All these measures give us a lot of security that we can go fast without making a mess!


„Agile processes promote sustainable developent. The sponsors, developers, and users should be able to maintain a constant pace indefinitely.“

Did I mention that we’ve just finished sprint no. 56? Did I mention that going live was practically a “non-event”? Can you imagine what we are doing now. Correct: sprint no. 57. Constant pace is about two things. First, follow our recipe for velocity mentioned above. Second, don’t try to reach your sprint goal by staying at work until 3am every two weeks before the end of the sprint. Constantly measure your average velocity of the past 5 sprints. Use the average velocity to forecast what you will be able to deliver next sprint and to plan ahead. Once the team is up and running, keep the velocity constant. If that’s not enough, consider adding people to the team, but keep Brooks’s Law in mind. If that’s still not enough, consider setting up a further team, but make sure to do that early enough in the process to actually make that effective. And, last but not least, find those pain-points in your software and your process that make you slow. A good Scrum team will be quiet at the end of the sprint, working normally – not frantically bug fixing. And that will make people enjoy their work for a long time without needing a long recovery from a chaotic project. And that’s what I would call constant pace.
BTW: I was wondering if “sprint” is the right word to use in this context?

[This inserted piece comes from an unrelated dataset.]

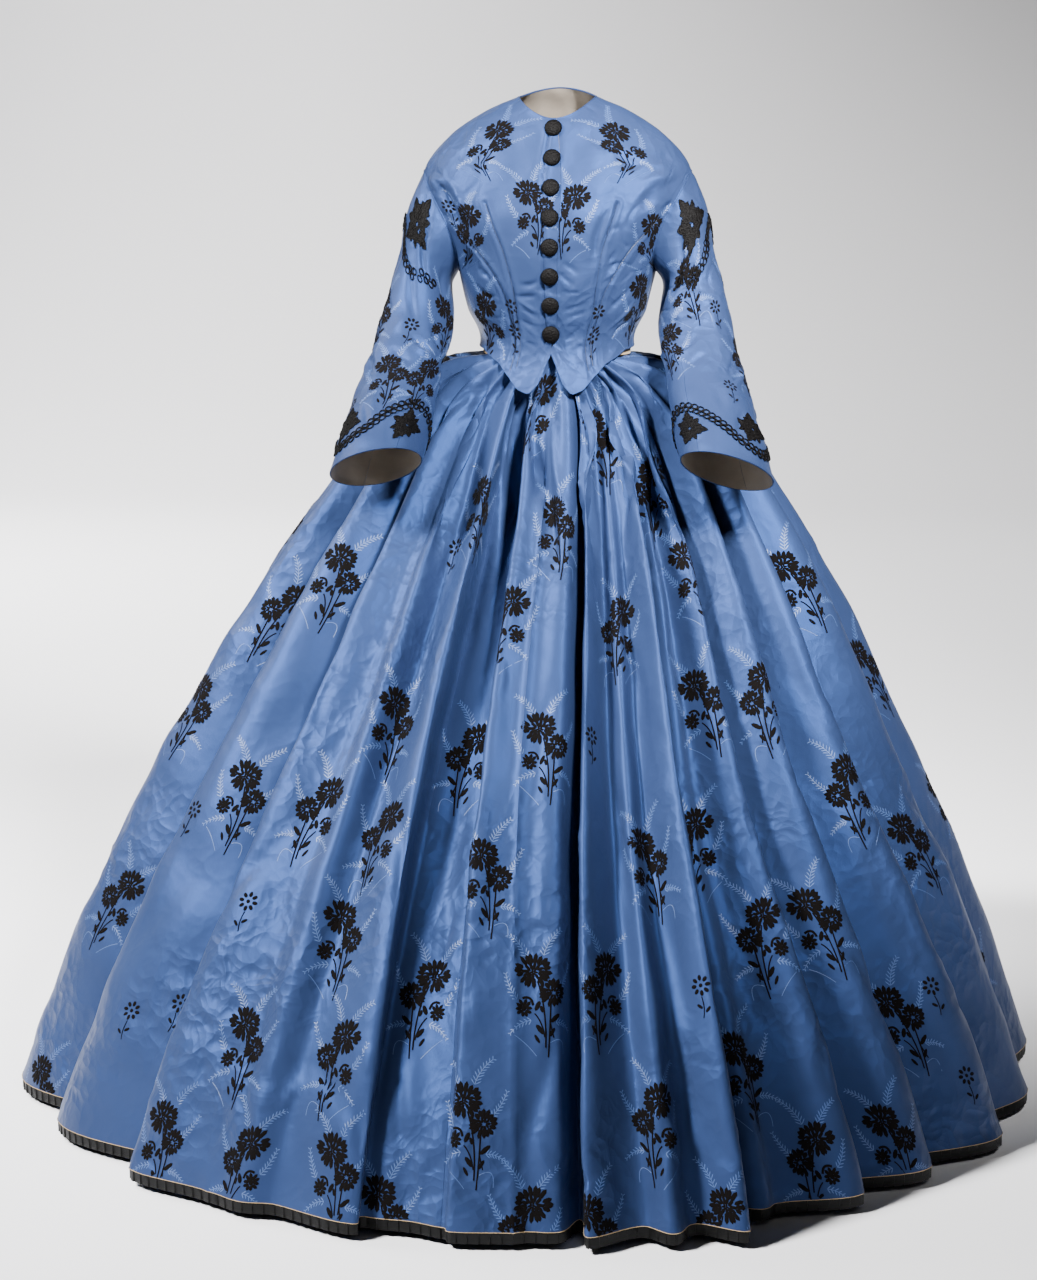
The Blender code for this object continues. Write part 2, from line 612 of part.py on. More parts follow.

„The best architectures, requirements, and designs emerge from self-organizing teams.“

If you want to find out more about the architecture of LHOTSE, check out our previous blog post or our article published in OBJEKTspektrum. In a nutshell, the main concept behind the architecture of LHOTSE and how we put business domains, corporate organisation and software architecture together, is “divide and conquer”. A very old and very new and very “en-vogue” concept – and a very powerful one. So how does that fit the principle heading this paragraph? Well, sort of semi. On the one hand we have a macro architecture designed up-front and imposed on all teams. Does not sound agile? OK, here’s the pros: The macro architecture is very basic, very short and mainly focusses on loose coupling to make software modules, business domains and teams independent from each other. That’s the law. That’s not discussable. For each independent business domain and software module, however, there’s maximum freedom. That’s our micro architecture: Teams can chose their programming language, their data base system, their frameworks, their coding-style and design patterns. And why? Because the teams know best how to fit business and software together. OK, to be honest, we do have a rule that requires common base technologies, e.g. Java as programming language, git for version control, MongoDB as database, etc. We don’t deliberatly make things as diverse and complicated as possible just for the sake of it. However, the point here is, that this is discussable.

Is that it?

That’s it… at least from me in this post. Perhaps you’ve noticed that I only covered half of the Principles behind the Agile Manifesto. That’s deliberate. It leaves room for further improvement. It leaves room for a sequel to this blog post. And it also symbolizes that it takes much more to make a project like LHOTSE successful.